Debt-ridden Vodafone Idea saw its share price rise by 3.6% in Wednesday’s session, May 15, closing at ₹7.23 apiece. The boost in the stock came after the company filed a fresh petition in the Supreme Court seeking relief on AGR (Adjusted Gross Revenue) dues.
The company is requesting a waiver of over ₹30,000 crore, primarily related to penalties and interest. In its petition, Vodafone Idea argued that the government is ‘handicapped’ in providing any relief due to the binding nature of the AGR judgment. The company has also sought an urgent hearing on the matter, scheduled for May 19, CNBC TV18 reported.
Meanwhile, on May 2, the company said its board had approved an amendment to the shareholders’ agreement to enable promoters—Aditya Birla Group and Vodafone Group—to retain governance and management rights in the company, notwithstanding the government’s increased stake.
The company will convene an extraordinary general meeting on June 3 to seek shareholders’ approval for the same, according to a regulatory filing. The government had approved Vi’s proposal to convert dues worth ₹36,950 crore into the company’s equity. With this decision, the government’s stake in Vi increased to 48.99% from 22.6%.
Following the government’s increased stake in Vodafone Idea, the shareholding of the Aditya Birla Group and Vodafone Group now stands at 9.5% and 16.07%, respectively.
Despite the company’s struggle with a staggering debt level, global brokerage firm Citi remains optimistic about its prospects, particularly in light of the recent equity conversion by the government. The brokerage has maintained its ‘buy’ rating on the stock, with a target price of ₹12.
Adding to the positive momentum, credit rating agency ICRA recently upgraded Vodafone Idea’s credit rating to investment grade (BBB-) from BB+.

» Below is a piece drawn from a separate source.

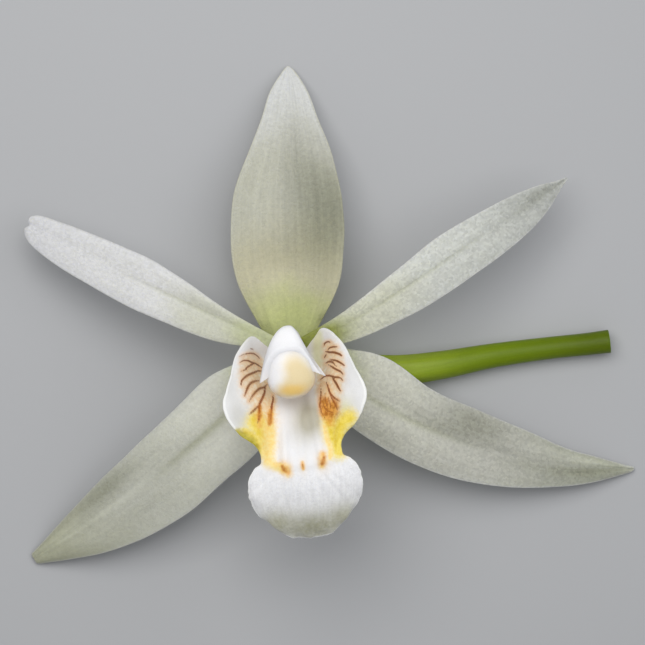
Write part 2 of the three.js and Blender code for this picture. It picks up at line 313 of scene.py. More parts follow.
# midrib: from base to tip, plan from where the tepals meet and height above the surface; left and
# right: half-widths at even steps of t, seen from above with the tip ahead. tints run from base to
# tip, with painted shade and painted light in them: darker or lighter tips where the light falls
# off. rim is a painted highlight along the margin. shades darken as painted shade, and lighten as
# painted light where their strength is negative, and swells lift, each by a share of the length, a
# place across, half sizes and a strength.
tepals = {
    "dorsalSepal": {
        "node": "dorsal_sepal",
        "slot": "sepal",
        "midrib": [
            (0.1, 0.9, 8.0), (0, 5.6, 8.3), (-0.25, 10.9, 7.4), (-0.3, 16.3, 5.5), (-0.25, 22.3, 2.9),
            (-0.3, 27.8, 0.14),
        ],
        "left": [2.4, 5.0, 5.5, 5.0, 3.7, 2.6, 1.85, 0.78, 0.06],
        "right": [2.1, 4.85, 5.5, 5.1, 4.2, 2.9, 2.0, 0.95, 0.06],
        "fold": 0.1, "softFold": 0.3, "cup": 0.45, "roll": 0.0,
        "groove": 0.0, "grooveEnd": 0.5, "midline": 0.0, "notch": 0.0,
        "tints": [(178, 183, 124), (182, 178, 150), (184, 184, 170), (216, 217, 214)],
        "rim": (200, 199, 176), "streaks": 0.34, "grain": 0.15,
        "shades": [
            (0.45, -0.75, 0.18, 0.6, 0.42), (0.6, -0.15, 0.16, 0.4, 0.14), (0.3, -0.4, 0.12, 1.2, 0.16),
            (0.2, 0.2, 0.06, 0.5, -0.18), (0.62, 0.85, 0.14, 0.3, -0.08), (0.5, 0.2, 0.16, 0.4, -0.07),
            (0.08, 0.45, 0.05, 0.35, -0.14), (0.02, 0.0, 0.04, 0.4, 0.2), (0.03, 0.9, 0.03, 0.4, 0.3),
            (0.07, -0.95, 0.025, 0.15, 0.4), (0.97, 0.0, 0.05, 1.2, -0.04),
        ],
        "swells": [(0.6, 0.1, 0.2, 0.35, -0.12)],
    },
    "petalLeft": {
        "node": "petal_left",
        "slot": "petal",
        "midrib": [
            (-1.5, 0.6, 8.95), (-5.7, 2.4, 9.5), (-10.7, 4.7, 9.2), (-15.8, 7.1, 8.1),
            (-21.1, 9.9, 6.4), (-25.6, 12.1, 4.6),
        ],
        "left": [0.8, 2.2, 2.6, 2.7, 2.6, 2.5, 2.15, 1.6, 0.75],
        "right": [0.45, 1.0, 1.85, 2.35, 2.15, 1.8, 1.5, 1.25, 0.7],
        "fold": 0.12, "softFold": 0.22, "cup": 0.12, "roll": -0.2,
        "groove": 0.05, "grooveEnd": 0.55, "midline": 0.2, "notch": 0.012,
        "tints": [(194, 199, 160), (202, 203, 188), (218, 218, 217), (221, 221, 222)],
        "rim": (204, 204, 200), "streaks": 0.16, "grain": 0.18,
        "shades": [(0.2, -0.1, 0.12, 0.3, 0.06), (0.28, -0.45, 0.12, 0.3, 0.11)],
        "swells": [(0.85, 0.0, 0.12, 0.6, 0.1)],
    },
    "petalRight": {
        "node": "petal_right",
        "slot": "petal",
        "midrib": [
            (1.3, 0.35, 8.95), (5.9, 2.5, 9.5), (11.7, 6.2, 9.2), (17.3, 10, 8.1), (22.4, 13.3, 6.4),
            (26.9, 16.5, 4.6),
        ],
        "left": [0.7, 1.35, 1.9, 2.3, 2.1, 1.8, 1.2, 0.4, 0.12],
        "right": [0.8, 1.9, 2.6, 2.7, 2.6, 2.15, 1.4, 0.5, 0.12],
        "fold": 0.16, "softFold": 0.2, "cup": 0.15, "roll": 0.2,
        "groove": 0.06, "grooveEnd": 0.62, "midline": 0.2, "notch": 0.0,
        "tints": [(134, 141, 56), (198, 199, 182), (202, 204, 198), (180, 182, 178)],
        "rim": (214, 214, 208), "streaks": 0.18, "grain": 0.34,
        "shades": [
            (0.9, 0.3, 0.12, 0.7, 0.22), (0.75, 0.0, 0.2, 0.16, 0.1), (0.4, 0.55, 0.25, 0.3, -0.07),
            (0.55, -0.6, 0.2, 0.4, 0.11), (0.25, -0.5, 0.12, 0.4, 0.05),
        ],
        "swells": [],
    },
    "lateralSepalLeft": {
        "node": "lateral_sepal_left",
        "slot": "sepal",
        "midrib": [
            (-0.65, -0.75, 8.0), (-4.8, -5.2, 7.9), (-10.3, -10.1, 6.4), (-15.8, -14.5, 4.4),
            (-21.1, -18.2, 2.2), (-25.4, -20.9, 0.14),
        ],
        "left": [0.85, 4.3, 4.7, 4.8, 4.2, 3.2, 2.0, 1.1, 0.55],
        "right": [1.3, 3.8, 3.7, 3.4, 2.95, 2.2, 1.45, 0.85, 0.5],
        "fold": 0.4, "softFold": 0.16, "cup": 0.0, "roll": 0.1,
        "groove": 0.05, "grooveEnd": 0.46, "midline": 0.36, "notch": 0.0,
        "tints": [(184, 190, 152), (211, 212, 201), (198, 199, 187), (171, 172, 150)],
        "rim": (206, 207, 196), "streaks": 0.18, "grain": 0.12,
        "shades": [
            (0.66, -0.65, 0.16, 0.35, 0.34), (0.6, 0.4, 0.14, 0.25, 0.14), (0.42, 0.0, 0.14, 0.14, 0.1),
            (0.9, -0.35, 0.09, 0.5, -0.28), (0.72, -0.05, 0.2, 0.09, -0.1),
            (0.32, 0.65, 0.14, 0.45, -0.18), (0.28, 0.36, 0.1, 0.16, -0.14),
            (0.3, -0.4, 0.1, 0.35, -0.06), (0.35, -0.8, 0.22, 0.35, -0.12),
            (0.9, 0.45, 0.06, 0.3, 0.03), (0.55, 0.95, 0.3, 0.2, -0.08),
        ],
        "swells": [(0.75, 0.0, 0.22, 0.12, 0.16)],
    },
    "lateralSepalRight": {
        "node": "lateral_sepal_right",
        "slot": "sepal",
        "midrib": [
            (0.75, -0.6, 8.0), (5.8, -3.85, 7.9), (11.6, -7, 6.4), (18.5, -9.8, 4.4),
            (26.5, -11.5, 2.2), (33.9, -12, 0.14),
        ],
        "left": [1.4, 4.2, 3.6, 3.45, 2.8, 1.75, 1.05, 0.4, 0.12],
        "right": [0.85, 3.0, 3.7, 3.55, 3.0, 2.2, 1.45, 0.7, 0.12],
        "fold": 0.4, "softFold": 0.16, "cup": 0.0, "roll": -0.1,
        "groove": 0.05, "grooveEnd": 0.5, "midline": 0.26, "notch": 0.0,
        "tints": [(166, 174, 122), (203, 203, 190), (191, 191, 181), (172, 174, 158)],
        "rim": (218, 219, 212), "streaks": 0.2, "grain": 0.28,
        "shades": [
            (0.52, 0.6, 0.12, 0.4, 0.35), (0.42, 0.18, 0.14, 0.22, 0.2),
            (0.85, -0.32, 0.13, 0.34, 0.38), (0.88, 0.45, 0.07, 0.25, -0.18),
            (0.86, 0.6, 0.08, 0.35, -0.06), (0.75, -0.95, 0.3, 0.16, -0.2), (0.3, 0.0, 0.07, 0.3, -0.1),
            (0.3, 0.85, 0.08, 0.25, -0.06), (0.3, -0.7, 0.08, 0.4, 0.14),
            (0.66, -0.15, 0.1, 0.35, 0.14), (0.08, 0.85, 0.06, 0.3, 0.16),
        ],
        "swells": [],
    },
}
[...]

Vodafone Idea share price trend
The company shares have rebounded this month, gaining nearly 2% so far after ending the previous three months in the red, during which it lost 21% of its value. Vodafone Idea has recently laid out a roadmap to return to growth, including a capital expenditure plan of ₹50,000–55,000 crore over the next three years.
In its investor presentation on April 9, the company reiterated that tariff hikes and subscriber additions are essential to drive revenue growth. The telecom firm stressed that ARPU (average revenue per user) growth is critical, especially as user consumption has soared while tariffs have not kept pace.
However, the company continued to see subscriber losses, shedding 5.41 lakh users in March and reducing its total mobile user base to 20.53 crore.